The Rays mostly danced on the margins, making more minor-league trades than big-league ones. The one veteran they did add to the roster was Aaron Civale, who is either a candidate to improve or regress, depending on your perspective. Civale does have a good curveball that he could stand to throw more; he's had his strikeout rate, walk rate, and average exit velocity marks head in the wrong direction this season compared to last, however, and that's while facing a weaker crop of opponents than he'll see moving forward in the AL East. The Rays certainly needed a starter, and they have the first-base depth to shed Kyle Manzardo and come out the other side OK. Grade: B.

The Rangers were able to secure Max Scherzer and Jordan Montgomery, two above-average starting pitchers, plus a potentially useful reliever in Chris Stratton without compromising their ability to make further additions, be it through trade or free agency. That's a win in our books. Plus, we like it when teams try to take advantage of unexpectedly good hands. Few expected the Rangers to be in first place heading into August. Will they be able to stave off the Astros? There's no way of knowing for sure, but Chris Young's wheeling and dealing certainly improved their chances. Grade: A.

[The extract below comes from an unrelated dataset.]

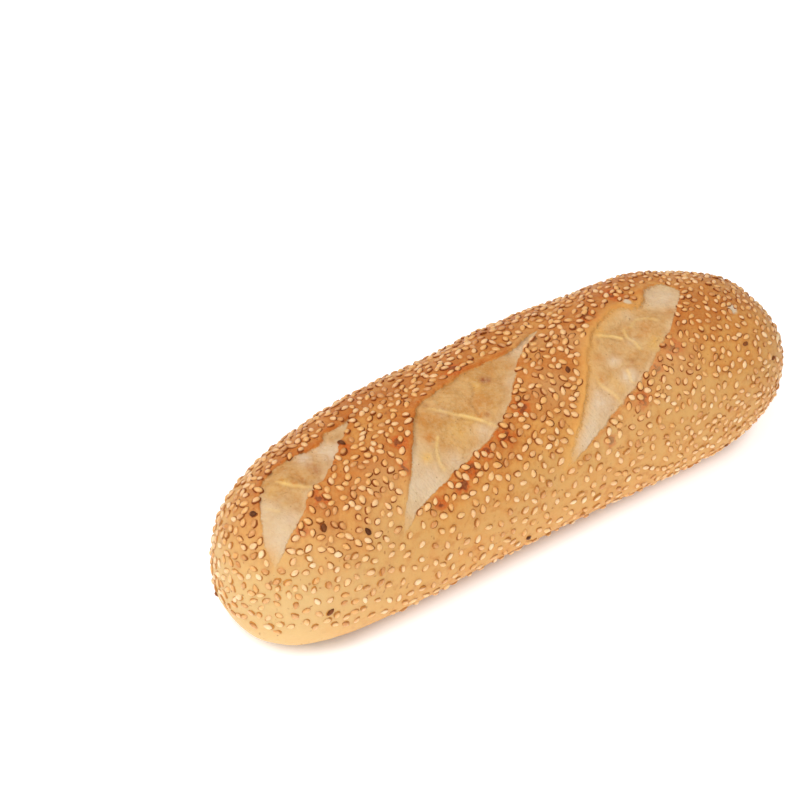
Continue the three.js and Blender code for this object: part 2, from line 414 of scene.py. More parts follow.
# %% Flatten the base and smooth the skin
def apply_modifier(piece, kind, **settings):
    modifier = piece.modifiers.new(kind.lower(), kind)
    for name, value in settings.items():
        setattr(modifier, name, value)
    bpy.context.view_layer.objects.active = piece
    bpy.ops.object.modifier_apply(modifier=modifier.name)


edit_vertices(crust, [vertex.co.z < 0 for vertex in crust.data.vertices])
bpy.ops.transform.resize(value=(1, 1, 0), center_override=(0, 0, 0))
stop_editing()
apply_modifier(crust, "SUBSURF", levels=2, render_levels=2)
print("smoothed:", len(crust.data.vertices), "vertices")

# %% [markdown]
# ## Where the scores are
#
# A score is a slash that the oven has pulled open into a leaf shape. Each edge of the leaf
# bulges away from the straight line between the leaf's far and near tip. What follows needs to
# know, for any point of the crust, how far it is from the nearest torn edge, and whether it is
# inside a score. That distance goes into the mesh as an attribute, which the shaping and the
# colours both read, so that relief and colour can't drift apart. The third score is the only
# one with a blunt far tip, and its left edge runs softly into the crust, without a wall.

# %% The torn edges
SCORES = [
    {
        "far": (-47.3, 12.8),
        "near": (-99.6, -21.2),
        "left": [
            (0.1, 0.3), (0.17, 2.2), (0.22, 3.7), (0.29, 3.2), (0.36, 4.3), (0.41, 7.1),
            (0.51, 11.3), (0.62, 13.5), (0.69, 13.3), (0.76, 11.8), (0.87, 8), (0.96, 4.2),
        ],
        "right": [
            (0.1, 1.6), (0.25, 2.7), (0.39, 4), (0.52, 3.9), (0.64, 2.2), (0.75, 3),
            (0.86, 2), (0.95, 1.2),
        ],
    },
    {
        "far": (25, 9.8),
        "near": (-58, -30.9),
        "left": [
            (0.05, 1.7), (0.16, 3.1), (0.24, 6.5), (0.33, 10), (0.47, 13.6), (0.54, 15.5),
            (0.59, 15.9), (0.67, 13), (0.77, 8.6), (0.85, 5.2), (0.95, 1.9),
        ],
        "right": [
            (0.06, 0.5), (0.13, 0.6), (0.2, 2), (0.28, 4.8), (0.39, 8.3), (0.51, 9.2),
            (0.61, 7.4), (0.74, 4.4), (0.84, 2.2), (0.9, 1), (0.96, 0.8),
        ],
    },
    {
        "far": (73.3, 6.4),
        "near": (5.7, -32.2),
        "left": [
            (0.03, 1.8), (0.07, 3.2), (0.1, 3.4), (0.13, 2.4), (0.185, 1), (0.225, 2.6),
            (0.25, 6), (0.3, 8.5), (0.37, 9.2), (0.45, 9.9), (0.5, 9), (0.59, 7.1),
            (0.66, 4.6), (0.73, 2.8), (0.8, 1.4), (0.91, 0.4),
        ],
        "right": [
            (0.012, 6), (0.04, 8.2), (0.11, 9.7), (0.26, 12), (0.39, 12.1), (0.57, 11),
            (0.67, 8.8), (0.78, 6.4), (0.89, 3.6), (0.96, 1.6),
        ],
    },
]
RAGGED = 0.22 * MM
EDGE_POINTS = 900


def smooth_curve(knots, values, at):
    """A curve through the values at the knots that doesn't turn sharply at them."""
    slopes = np.gradient(values, knots)
    index = np.clip(np.searchsorted(knots, at) - 1, 0, len(knots) - 2)
    gap = knots[index + 1] - knots[index]
    s = np.clip((at - knots[index]) / gap, 0, 1)
    rise = (values[index + 1] - values[index]) * s * s * (3 - 2 * s)
    bend = gap * (slopes[index] * s * (1 - s) ** 2 - slopes[index + 1] * s * s * (1 - s))
    return values[index] + rise + bend


def edge_offset(edge, u):
    """How far an edge stands from the line between the tips, at share u of the way."""
    knots, values = np.array([(0, 0), *edge, (1, 0)]).T
    phase = len(edge)
    tear = np.sin(61 * u + phase) + 0.7 * np.sin(113 * u + 2 * phase)
    tear = tear * np.sin(math.pi * np.clip(u, 0, 1))
    return smooth_curve(knots, values, u) * MM + RAGGED * tear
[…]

We liked Toronto's addition of Jordan Hicks, who has been excellent dating back to early May, and understood their acquisition of Paul DeJong. Will that be enough for them to win a wild-card spot? We're not so sure, even if they clearly have the talent to do so. The Blue Jays' apparent disinterest in the starting pitcher market makes us think they have more confidence in Alek Manoah getting straightened out than we do. Grade: C.

The Nationals somehow made just one trade, shipping third baseman Jeimer Candelario to the Cubs for lefty DJ Herz and shortstop Kevin Made. We were surprised they didn't get more back given the dearth of quality hitters available, and even more surprised they didn't move Lane Thomas or Kyle Finnegan. Grade: D.